Why Jim Webb May Become a Good Senator

For the economic know nothings over at the National Review who are saying Jim Webb will be a conservative in their liking, his WSJ oped will be a bit of a shock:

The most important – and unfortunately the least debated – issue in politics today is our society’s steady drift toward a class-based system, the likes of which we have not seen since the 19th century. America’s top tier has grown infinitely richer and more removed over the past 25 years. It is not unfair to say that they are literally living in a different country. Few among them send their children to public schools; fewer still send their loved ones to fight our wars. They own most of our stocks, making the stock market an unreliable indicator of the economic health of working people. The top 1% now takes in an astounding 16% of national income, up from 8% in 1980. The tax codes protect them, just as they protect corporate America, through a vast system of loopholes.

Read the whole piece as it is quite good. I’m saddened to say I learned about this piece by linking to our favorite troll Patrick R. Sullivan aka Roland Patrick who makes the incredibly stupid mistake of presenting aggregate real GDP growth as if that somehow counters a claim about income distribution. But it gets better in two ways. The first:

But, as the graph at the top makes clear, in the last quarter century (1982-2006, inclusive) there were only two (and short and mild) recessions. Compare that to the previous 25 years (1956-1981) with its six recessions.
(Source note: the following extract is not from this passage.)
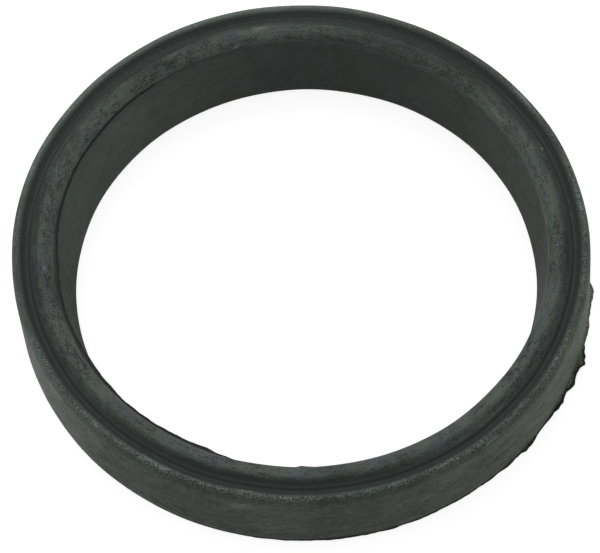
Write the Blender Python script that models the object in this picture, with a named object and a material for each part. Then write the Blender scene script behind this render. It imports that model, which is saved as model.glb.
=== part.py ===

William Poole – take note that the Federal Reserve has paid attention to what you wrote back in 1970. But Patrick needs to look at his own graph as it shows a third and rather deep recession in 1982. And why did we get the 1982 recession? It was the Federal Reserve’s overreaction to an ill-advised excessive fiscal stimulus that President Reagan pushed with his 1981 tax cut. You know – the one that the economic know nothings over at the National Review and their ilk (we are talking about you Patrick) incessantly praise. Which brings me to the second:

We seem to have a clear picture of which period ‘working people’ are better off. Does Webb really think that allowing high income earners to pay at lower tax rates (on more reported income) is too high a price for the comparative economic bliss of the last twenty five years?

Supply-side spin again. I guess Patrick thinks the 3.0% real GDP growth under Reagan and Bush41 or the 2.5% real GDP growth under Bush43 trumps the 3.7% real GDP growth under Clinton or the 3.5% real GDP growth from 1947 to 1980. Simply put – fiscal stimulus lowers national savings which lowers long-term growth.

But Patrick was talking about business cycles, which have become less severe now that we actually listen to Bill Poole. Of course, such economic know nothings miss the point that screwing up fiscal policy makes life at the Federal Reserve more difficult. But what can you say about someone who celebrates the life of Milton Friedman by thinking we are all fixed velocity monetarists now (no offense to Brad DeLong as I seriously doubt Patrick actually read what you wrote).

Update: Tailrank links to several blogs who covered Webb’s WSJ oped. Liberals liked it – no surprise. Our friends on the right had two basic reactions: (1) the usual canard about Democrats having no plan; and (2) and the Greg Mankiw line:

Free-market economists like me are typically less concerned about rising inequality

Huh? One can recognize the efficiency benefits of competition and still be concerned about the distribution of income.